_TASK GOAL_
Using the data below, repeat all of it precisely.

============

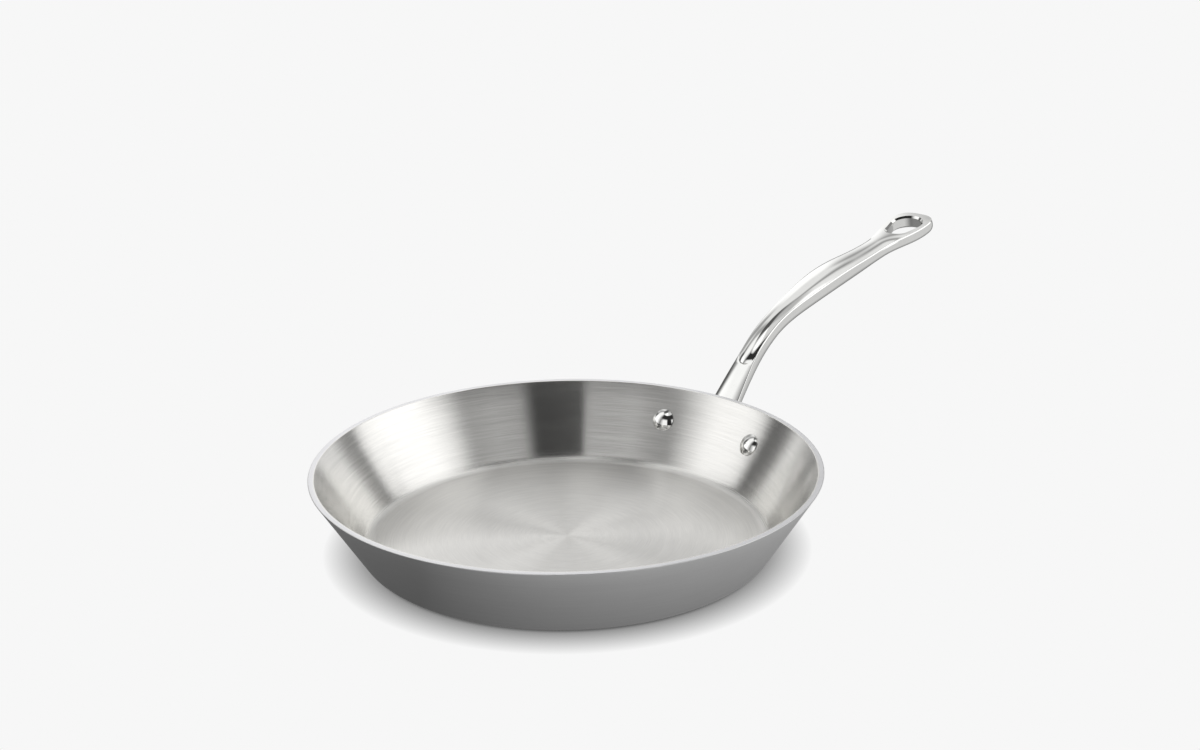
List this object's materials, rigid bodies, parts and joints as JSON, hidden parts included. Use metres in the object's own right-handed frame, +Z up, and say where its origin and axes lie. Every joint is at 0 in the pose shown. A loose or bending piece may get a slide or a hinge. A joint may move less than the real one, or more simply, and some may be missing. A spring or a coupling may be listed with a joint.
{
  "type": "omelette pan",
  "caption": "Shallow round omelette pan of clad steel sheet with flared wall and a long cast steel handle ending in a hanging loop.",
  "frame": {"origin": "centre of the flat base's underside", "axes": "+Z up out of the bowl, +X along the handle away from the bowl, +Y to the left of the handle seen from above"},
  "size_m": [0.4536, 0.26, 0.1075],
  "materials": {
    "brushed_steel": "brushed round the wall and across the floor",
    "aluminium_core": "cut edge, fine turned",
    "satin_steel": "satin, ground round the wall",
    "polished_casting": "mirror polished casting",
    "polished_rivet": "mirror polished"
  },
  "bodies": {
    "root": {"inner_ply": "brushed_steel", "core_ply": "aluminium_core", "outer_ply": "satin_steel", "handle": "polished_casting", "rivet_left": "polished_rivet", "rivet_right": "polished_rivet"}
  },
  "joints": []
}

============

_RESULT FOR THIS EXERCISE_
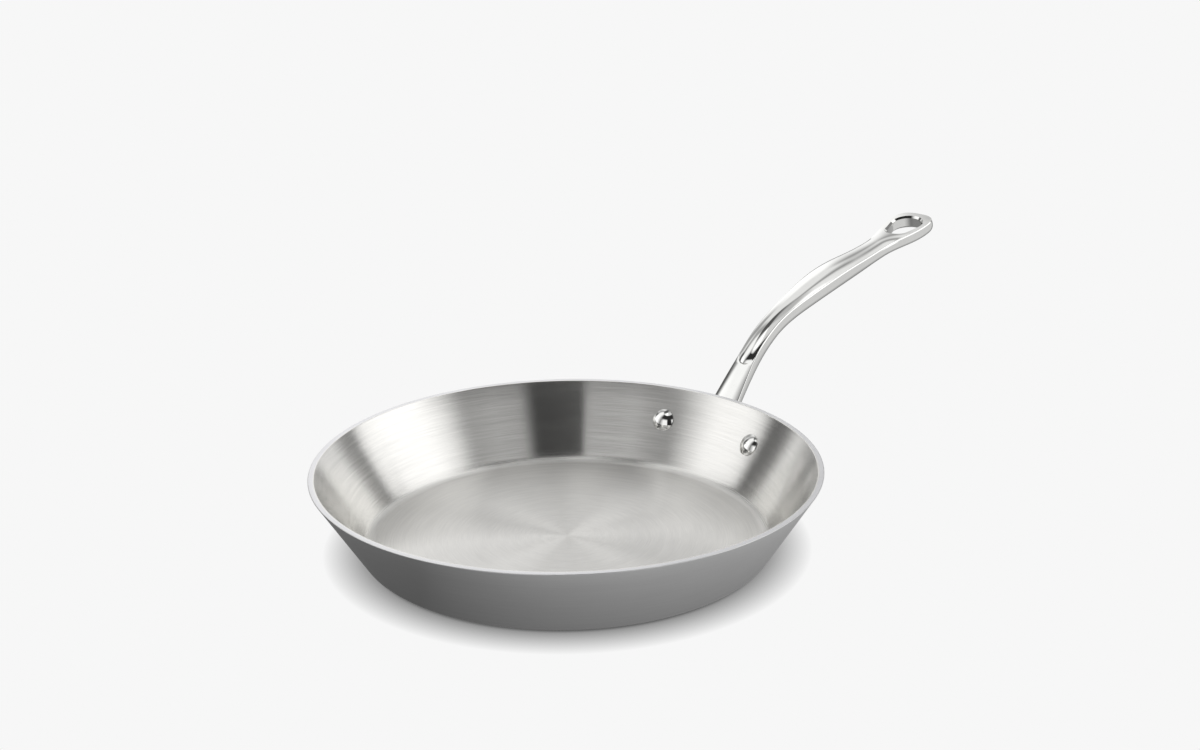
List this object's materials, rigid bodies, parts and joints as JSON, hidden parts included. Use metres in the object's own right-handed frame, +Z up, and say where its origin and axes lie. Every joint is at 0 in the pose shown. A loose or bending piece may get a slide or a hinge. A joint may move less than the real one, or more simply, and some may be missing. A spring or a coupling may be listed with a joint.
{
  "type": "omelette pan",
  "caption": "Shallow round omelette pan of clad steel sheet with flared wall and a long cast steel handle ending in a hanging loop.",
  "frame": {"origin": "centre of the flat base's underside", "axes": "+Z up out of the bowl, +X along the handle away from the bowl, +Y to the left of the handle seen from above"},
  "size_m": [0.4536, 0.26, 0.1075],
  "materials": {
    "brushed_steel": "brushed round the wall and across the floor",
    "aluminium_core": "cut edge, fine turned",
    "satin_steel": "satin, ground round the wall",
    "polished_casting": "mirror polished casting",
    "polished_rivet": "mirror polished"
  },
  "bodies": {
    "root": {"inner_ply": "brushed_steel", "core_ply": "aluminium_core", "outer_ply": "satin_steel", "handle": "polished_casting", "rivet_left": "polished_rivet", "rivet_right": "polished_rivet"}
  },
  "joints": []
}